Gaza's healthcare system about to collapse: WHO warns

Geneva: The World Health Organisation (WHO) said on Tuesday that the healthcare system might collapse in southern and central Gaza. The global organisation pointed out hundreds of medical staff fleeing the region to save their own lives, Reuters reports.

While only a third of hospitals in Gaza still operate, some of them are operating only partly, after Israel's relentless attack since October last year.

The intensified fighting in central and southern Gaza has put a burden on already struggling hospitals in the region.

WHO emergency medical teams coordinator in Gaza, Sean Casey, informed in a video press briefing that situations are particularly worrying in Al Aqsa Hospital and European Gaza Hospital.

Casey said that the mentioned healthcare centres couldn't be compromised. They are the last line of secondary and tertiary health care in Gaza and must be protected.

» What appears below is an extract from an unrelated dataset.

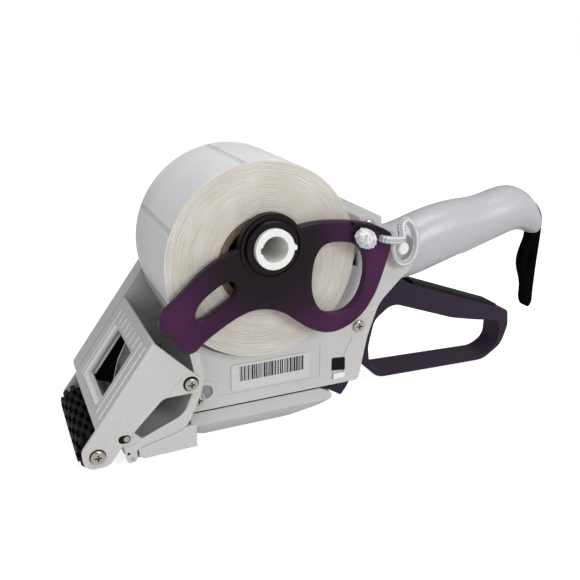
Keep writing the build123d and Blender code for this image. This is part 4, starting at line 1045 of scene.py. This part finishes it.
def makeGuideCord():
    look = guideCord
    points = evenly(lineOf(nurbsLine("guideCordLine", look["routeMm"])), look["stepMm"] * mm)
    frames, step = turningFrames(points), (points[1] - points[0]).length
    # the loose braid bulges a little past the cord's size when pulled tight
    radius = (look["diameterMm"] / 2 + look["looseMm"]) * mm
    verts, faces, kinds = [], [], []
    for kind, way in enumerate((1, -1)):
        for number in range(braid["strands"]):
            addStrand(verts, faces, frames, step, radius, way, number)
        kinds += [kind] * (len(faces) - len(kinds))
    # a smooth core closes the small gaps between the strands; its grey is painted shade in the gaps
    first, core, around = len(verts), radius * look["coreShare"], look["coreAround"]
    for p, side, up in frames:
        verts += [p + side * u + up * v for u, v in circle((0, 0), core, around)]
    joinRings(faces, first, len(frames), around)
    kinds += [2] * (len(faces) - len(kinds))
    mesh = meshFrom("guideCord", verts, faces)
    cord = makeObject("guideCord", mesh, None, [cordThread, cordShade, cordGapShade])
    mesh.polygons.foreach_set("material_index", kinds)
    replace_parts(cord, "guide_cord")
    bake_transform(cord)


knot = {
    "centreMm": (50.2, -41.2, 107.3), "sizeMm": (6.9, 3.7, 5.3), "turnDegrees": 38.0, "sunkMm": 0.8,
    "lobeMm": 3.0, "lobeHighMm": 0.9, "tuftMm": 1.2, "tuftHighMm": 0.55, "crumpleHighMm": 0.2,
    "crumplePerMm": 2.4,
}


def makeKnot():
    # a knot pulled tight and melted into a lump: lobes of cord pressed together, with tufts of thread
    look = knot
    shape = bmesh.new()
    bmesh.ops.create_icosphere(shape, subdivisions=6, radius=1.0)
    turn = Matrix.Rotation(math.radians(look["turnDegrees"]), 4, "Y")
    for vertex in shape.verts:
        out = vertex.co.normalized()
        base = Vector([c * s for c, s in zip(out, look["sizeMm"])])
        apart, _ = noise.voronoi(base / look["lobeMm"])
        tuft, _ = noise.voronoi(base / look["tuftMm"])
        lump = look["lobeHighMm"] * (apart[1] - apart[0]) + look["tuftHighMm"] * min(1.0, tuft[1] - tuft[0])
        lump += look["crumpleHighMm"] * noise.noise(base * look["crumplePerMm"]) - look["sunkMm"]
        vertex.co = turn @ ((base + out * lump) * mm) + Vector(look["centreMm"]) * mm
    mesh = bpy.data.meshes.new("cordKnot")
    shape.to_mesh(mesh)
    shape.free()
    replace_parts(makeObject("cordKnot", mesh, "guide", [knotThread]), "cord_knot")


makeGuideCord()
makeKnot()
print("cord and knot made")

"…from the north to the south, it's been dropping, hospital after hospital," Reuters quoted Casey.

He continued that in the southern city of Khan Younis, patients are risking life to get to hospitals since continuous fighting is going on there. He said that, in Al Aqsa, 70% of staff left their posts, and hundreds of patients also fled there.

Fearing their lives, many of the staff from Nasser Hospital joined refugee shelters in Gaza's southernmost tip. There, a single doctor is tending more than 100 burn victims, Casey said.

He said that the health system is suffering as health workers are not able to go to the workplace or care for patients since they fear for their own lives. Even patients and their families are scared to approach hospitals since they are scared for lives.

"We are seeing the health system collapse at a very rapid pace," Reuters quoted him.

WHO representative from Occupied Palestine Territory said that it has become difficult for the organisation to supply medical aid inside Gaza.